The controversy surrounding Chaitanya Ratham created challenges for director Dhavala Satyam in securing producers for future projects. He subsequently collaborated with his mentor Dasari Narayana Rao on the 1988 film Intinti Bhagavatam.

== Legacy ==
Chaitanya Ratham, based on the life of Vangaveeti Mohana Ranga, is believed to have influenced notable political developments following its release. Film critic and historian Rentala Jayadeva noted that the film reflected contemporary politics and societal issues of the 1980s.

The assassination of Ranga in December 1988 triggered riots in Coastal Andhra, resulting in 42 deaths, extensive property damage, and a 40-day curfew in Vijayawada. Media outlets such as Doordarshan and BBC reportedly highlighted the controversial song "Rama Rajyama" while examining the circumstances surrounding Ranga's assassination. Allegations suggest that all prints of the film were intentionally destroyed to suppress its politically sensitive content and prevent its further dissemination. However, a surviving print was later discovered and restored using advanced technology.

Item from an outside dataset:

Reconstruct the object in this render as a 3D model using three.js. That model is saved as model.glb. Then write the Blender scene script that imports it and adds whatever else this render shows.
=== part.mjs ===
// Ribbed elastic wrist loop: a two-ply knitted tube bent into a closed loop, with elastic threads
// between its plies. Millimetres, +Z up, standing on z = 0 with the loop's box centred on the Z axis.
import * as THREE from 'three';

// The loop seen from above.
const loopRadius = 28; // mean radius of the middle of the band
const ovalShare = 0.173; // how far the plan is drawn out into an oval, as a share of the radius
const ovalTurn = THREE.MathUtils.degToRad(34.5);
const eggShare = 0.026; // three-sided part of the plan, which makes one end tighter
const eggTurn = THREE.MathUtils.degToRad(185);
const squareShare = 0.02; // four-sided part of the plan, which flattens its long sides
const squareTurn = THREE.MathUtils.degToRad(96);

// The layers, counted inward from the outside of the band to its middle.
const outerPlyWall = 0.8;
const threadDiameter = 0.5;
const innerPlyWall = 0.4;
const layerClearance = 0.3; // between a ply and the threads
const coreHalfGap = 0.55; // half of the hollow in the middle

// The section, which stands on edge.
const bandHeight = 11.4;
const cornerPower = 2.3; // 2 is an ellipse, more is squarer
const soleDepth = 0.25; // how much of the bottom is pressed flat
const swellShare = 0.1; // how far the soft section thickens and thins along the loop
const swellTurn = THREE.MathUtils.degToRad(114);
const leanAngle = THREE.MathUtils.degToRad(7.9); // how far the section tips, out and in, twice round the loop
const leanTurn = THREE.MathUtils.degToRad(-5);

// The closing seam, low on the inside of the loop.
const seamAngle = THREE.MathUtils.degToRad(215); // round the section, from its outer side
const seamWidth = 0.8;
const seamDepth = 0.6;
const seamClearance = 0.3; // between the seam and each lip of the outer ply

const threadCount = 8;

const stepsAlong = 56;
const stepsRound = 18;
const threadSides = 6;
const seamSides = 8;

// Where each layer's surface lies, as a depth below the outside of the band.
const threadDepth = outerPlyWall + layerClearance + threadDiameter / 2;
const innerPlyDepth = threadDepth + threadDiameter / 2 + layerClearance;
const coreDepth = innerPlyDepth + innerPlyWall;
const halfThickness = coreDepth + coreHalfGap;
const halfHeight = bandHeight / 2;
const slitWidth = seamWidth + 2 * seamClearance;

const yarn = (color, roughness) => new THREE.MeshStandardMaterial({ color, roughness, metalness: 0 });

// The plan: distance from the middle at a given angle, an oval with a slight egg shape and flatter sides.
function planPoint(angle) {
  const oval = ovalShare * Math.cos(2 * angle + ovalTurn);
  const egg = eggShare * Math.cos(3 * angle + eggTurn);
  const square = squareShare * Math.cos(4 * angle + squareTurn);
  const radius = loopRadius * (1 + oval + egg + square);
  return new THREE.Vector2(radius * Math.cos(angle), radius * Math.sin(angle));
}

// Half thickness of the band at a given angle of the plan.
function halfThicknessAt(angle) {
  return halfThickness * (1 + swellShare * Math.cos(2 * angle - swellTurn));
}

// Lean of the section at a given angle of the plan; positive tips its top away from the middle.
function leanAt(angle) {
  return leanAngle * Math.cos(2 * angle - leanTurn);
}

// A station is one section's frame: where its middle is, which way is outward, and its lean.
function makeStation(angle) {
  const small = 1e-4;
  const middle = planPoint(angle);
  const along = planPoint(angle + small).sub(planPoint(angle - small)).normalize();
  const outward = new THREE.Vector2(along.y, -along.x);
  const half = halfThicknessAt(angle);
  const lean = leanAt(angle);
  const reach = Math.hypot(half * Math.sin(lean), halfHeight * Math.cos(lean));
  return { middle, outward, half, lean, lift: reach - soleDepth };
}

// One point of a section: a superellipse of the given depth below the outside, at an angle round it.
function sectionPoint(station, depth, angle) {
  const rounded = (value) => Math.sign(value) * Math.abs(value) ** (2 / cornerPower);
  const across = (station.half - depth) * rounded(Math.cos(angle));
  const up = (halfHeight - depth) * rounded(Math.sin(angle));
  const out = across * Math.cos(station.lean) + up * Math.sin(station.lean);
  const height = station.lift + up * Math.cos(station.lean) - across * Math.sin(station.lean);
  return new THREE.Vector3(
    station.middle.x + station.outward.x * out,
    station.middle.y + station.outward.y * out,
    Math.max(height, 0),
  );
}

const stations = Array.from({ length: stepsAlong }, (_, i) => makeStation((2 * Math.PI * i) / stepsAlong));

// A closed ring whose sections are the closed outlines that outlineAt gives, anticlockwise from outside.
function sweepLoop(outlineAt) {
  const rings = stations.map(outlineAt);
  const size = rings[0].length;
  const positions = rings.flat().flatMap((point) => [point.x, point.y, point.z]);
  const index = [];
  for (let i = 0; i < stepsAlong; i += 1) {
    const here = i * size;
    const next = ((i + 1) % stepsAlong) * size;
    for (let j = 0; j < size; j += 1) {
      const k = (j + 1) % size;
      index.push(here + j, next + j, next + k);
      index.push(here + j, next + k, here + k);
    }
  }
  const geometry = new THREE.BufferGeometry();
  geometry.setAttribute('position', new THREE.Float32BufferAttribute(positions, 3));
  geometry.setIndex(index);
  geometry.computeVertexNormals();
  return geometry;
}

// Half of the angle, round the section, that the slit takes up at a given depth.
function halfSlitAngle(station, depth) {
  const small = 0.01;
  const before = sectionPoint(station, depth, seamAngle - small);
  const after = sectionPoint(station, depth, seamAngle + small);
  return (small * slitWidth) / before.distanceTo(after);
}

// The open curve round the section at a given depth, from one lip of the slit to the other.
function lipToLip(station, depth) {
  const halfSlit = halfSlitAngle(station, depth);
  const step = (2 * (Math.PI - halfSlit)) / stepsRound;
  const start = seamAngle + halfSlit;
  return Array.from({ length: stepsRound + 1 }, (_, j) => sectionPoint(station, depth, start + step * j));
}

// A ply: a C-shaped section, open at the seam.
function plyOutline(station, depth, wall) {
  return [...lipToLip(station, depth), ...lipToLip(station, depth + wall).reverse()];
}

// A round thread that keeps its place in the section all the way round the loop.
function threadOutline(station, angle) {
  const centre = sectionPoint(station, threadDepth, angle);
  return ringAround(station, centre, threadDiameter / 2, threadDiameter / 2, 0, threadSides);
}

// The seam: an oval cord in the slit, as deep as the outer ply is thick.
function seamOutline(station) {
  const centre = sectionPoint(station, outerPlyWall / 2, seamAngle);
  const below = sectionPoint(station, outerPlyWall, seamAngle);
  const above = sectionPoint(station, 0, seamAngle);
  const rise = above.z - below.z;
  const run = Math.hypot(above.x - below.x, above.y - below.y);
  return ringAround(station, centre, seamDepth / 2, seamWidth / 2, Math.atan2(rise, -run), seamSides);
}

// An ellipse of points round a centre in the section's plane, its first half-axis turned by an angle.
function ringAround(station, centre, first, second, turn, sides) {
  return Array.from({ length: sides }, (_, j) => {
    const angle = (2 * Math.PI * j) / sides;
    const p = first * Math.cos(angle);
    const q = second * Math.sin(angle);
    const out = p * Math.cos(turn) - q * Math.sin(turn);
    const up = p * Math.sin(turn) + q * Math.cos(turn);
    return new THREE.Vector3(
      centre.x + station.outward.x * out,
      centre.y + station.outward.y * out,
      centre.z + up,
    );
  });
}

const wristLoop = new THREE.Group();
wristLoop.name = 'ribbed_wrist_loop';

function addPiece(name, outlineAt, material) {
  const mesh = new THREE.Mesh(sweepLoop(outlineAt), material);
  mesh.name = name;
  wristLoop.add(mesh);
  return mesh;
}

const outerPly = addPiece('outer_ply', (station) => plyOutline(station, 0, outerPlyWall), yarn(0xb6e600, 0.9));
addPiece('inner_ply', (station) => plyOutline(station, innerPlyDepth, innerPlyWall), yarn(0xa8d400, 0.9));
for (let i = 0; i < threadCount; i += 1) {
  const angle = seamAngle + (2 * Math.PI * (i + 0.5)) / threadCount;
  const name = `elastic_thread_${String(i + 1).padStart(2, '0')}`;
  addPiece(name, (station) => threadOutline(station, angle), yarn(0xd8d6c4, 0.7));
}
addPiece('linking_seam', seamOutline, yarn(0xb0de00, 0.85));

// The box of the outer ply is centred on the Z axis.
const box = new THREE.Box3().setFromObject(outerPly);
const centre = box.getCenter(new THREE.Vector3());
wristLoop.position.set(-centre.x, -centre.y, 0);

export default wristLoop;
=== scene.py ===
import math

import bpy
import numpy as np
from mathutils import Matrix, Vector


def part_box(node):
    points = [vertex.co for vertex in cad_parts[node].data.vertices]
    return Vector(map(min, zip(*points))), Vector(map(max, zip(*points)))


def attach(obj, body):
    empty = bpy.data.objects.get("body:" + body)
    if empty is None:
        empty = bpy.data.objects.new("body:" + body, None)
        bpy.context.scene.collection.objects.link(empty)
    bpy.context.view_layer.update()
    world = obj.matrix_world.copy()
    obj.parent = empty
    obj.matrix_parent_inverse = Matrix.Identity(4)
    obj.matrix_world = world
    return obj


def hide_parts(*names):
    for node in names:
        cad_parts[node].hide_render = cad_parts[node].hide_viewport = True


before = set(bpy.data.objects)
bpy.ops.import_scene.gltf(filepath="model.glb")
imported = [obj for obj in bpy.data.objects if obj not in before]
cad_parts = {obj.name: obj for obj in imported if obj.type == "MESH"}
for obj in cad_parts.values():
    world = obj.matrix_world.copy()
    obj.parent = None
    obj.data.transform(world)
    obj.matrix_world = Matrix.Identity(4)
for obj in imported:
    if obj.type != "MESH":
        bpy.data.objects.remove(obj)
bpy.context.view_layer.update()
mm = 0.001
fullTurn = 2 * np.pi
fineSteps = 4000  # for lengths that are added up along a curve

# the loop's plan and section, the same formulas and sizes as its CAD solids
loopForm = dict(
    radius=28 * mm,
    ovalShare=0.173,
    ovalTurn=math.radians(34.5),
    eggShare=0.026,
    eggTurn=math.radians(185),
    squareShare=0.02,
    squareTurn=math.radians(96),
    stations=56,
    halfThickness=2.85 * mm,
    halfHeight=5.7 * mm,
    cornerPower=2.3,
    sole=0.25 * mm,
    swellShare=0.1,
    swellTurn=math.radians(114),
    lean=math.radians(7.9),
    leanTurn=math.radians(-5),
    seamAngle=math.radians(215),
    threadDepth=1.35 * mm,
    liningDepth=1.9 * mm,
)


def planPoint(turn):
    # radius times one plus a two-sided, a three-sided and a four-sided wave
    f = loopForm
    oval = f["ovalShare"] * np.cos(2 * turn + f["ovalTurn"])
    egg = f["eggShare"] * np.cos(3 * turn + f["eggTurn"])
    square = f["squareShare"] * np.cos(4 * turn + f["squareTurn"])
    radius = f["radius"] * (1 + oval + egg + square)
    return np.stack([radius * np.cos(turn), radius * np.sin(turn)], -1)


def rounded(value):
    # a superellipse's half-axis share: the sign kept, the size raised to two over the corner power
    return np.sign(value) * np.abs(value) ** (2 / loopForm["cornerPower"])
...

=== Planned spiritual sequel ===
In 2016, Dhavala Satyam announced plans for a biographical film on Vangaveeti Mohana Ranga, focusing on his rise to power and assassination. Intended as a spiritual sequel to Chaitanya Ratham, the narrative was set to emphasize Ranga's leadership and the impact of his assassination, a pivotal event that shocked the state of Andhra Pradesh. However, the project did not materialize.